I suspect that competative organized childrens’ sports are more common in America than elsewhere. At least, they aren’t very common here. Kids played sports, sure, but they played them with their friends.

Incidentally, around here soccer is considered the more “common” sport, compared to the much more classy and sophisticated basketball.

It’s also an inherited-cultural thing. Give a bunch of European/S American/African kids a ball and a small patch of concrete, and they’ll figure out a way to set up a kickabout.

Here in Canada we have (ice) hockey parents. They can get quite violent at times.

Once I had to handle a national level appeal concerning a child who was banned from a hockey league, along with his parent being banned from the arenas. The kid’s parent was a real fanatic – uber aggressive, narrow minded, and just plain mean.

I have a friend who is a hockey referee. He has been yelled at, spat on, pushed, and occaionally punched, by parents of the kids he refs.

I pity kids with parents like that.

Oh, I’m not passionate about basketball, I favor soccer more than basketball. I don’t WATCH sports at all, and though I don’t play many now a days, I used to play both.

I just hate it when people say “soccer is the most physical sport,” and compare it to baseball but never bring up basketball. Basketball is pretty intense and is easily comparable to soccer.
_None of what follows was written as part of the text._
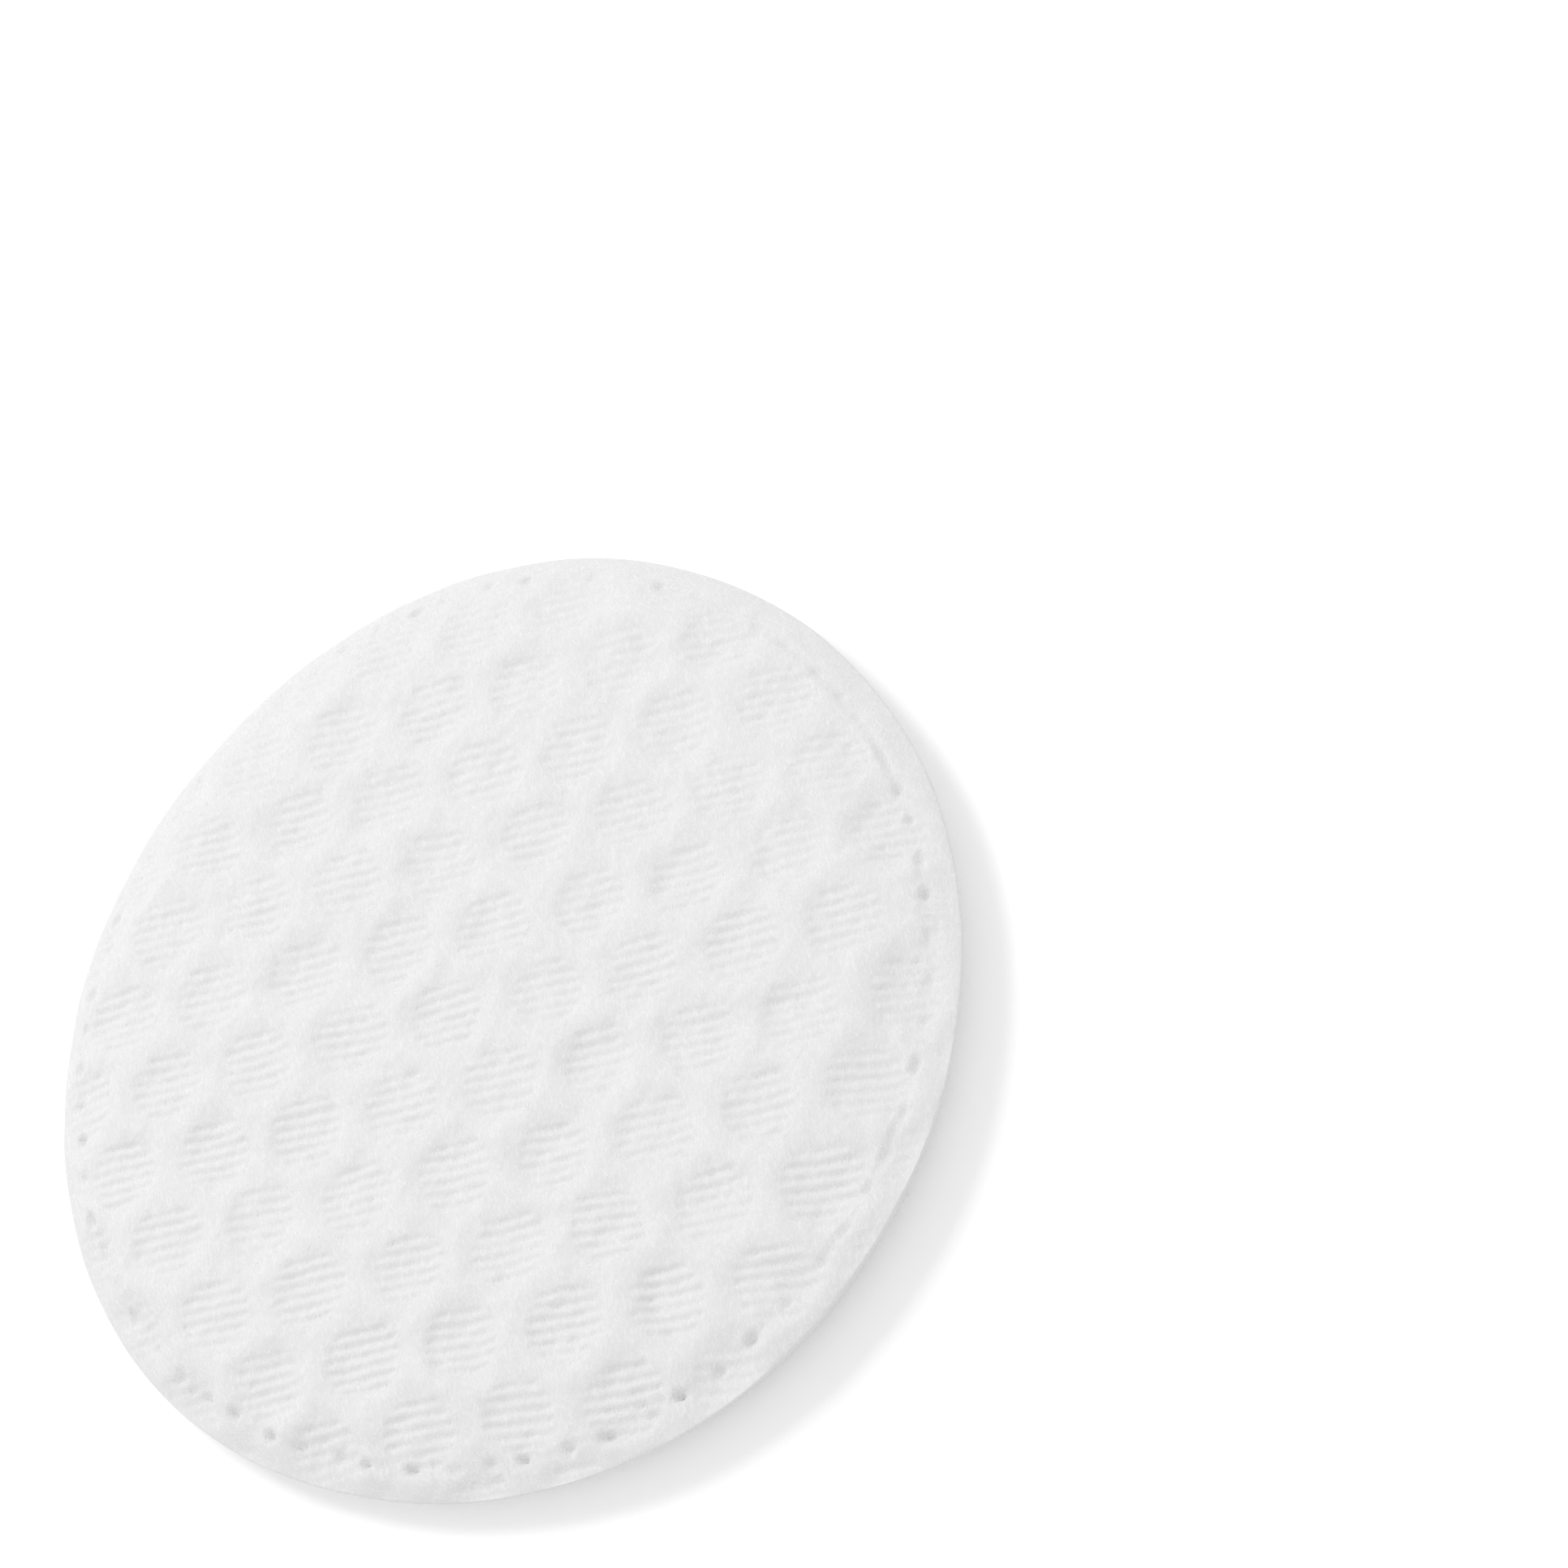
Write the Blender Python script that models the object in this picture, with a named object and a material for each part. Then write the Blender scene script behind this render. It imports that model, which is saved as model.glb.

Hmm, I might be a soccer mom. Actually I coach soccer, though only the lower grades. I also coach Vball, at a higher level. I’m a SAHM, but I work for our company, and go to school full time, too (recent addition to the schedule.) Am I living vicariously through my kids? Nah, I don’t think so, I play vball a couple days a week myself, and have a plenty full life. Why do I coach? I enjoy it, and I think I do a pretty good job. There is also a dearth of people willing to coach. Coaching allows me to have time with my kids in a different setting, and to know their friends better. I’d rather my kids do stuff, than sit inside and watch TV. I encourage them going outside, tearing apart things, building things, climbing trees, catching butterflies. I don’t coach at home at all.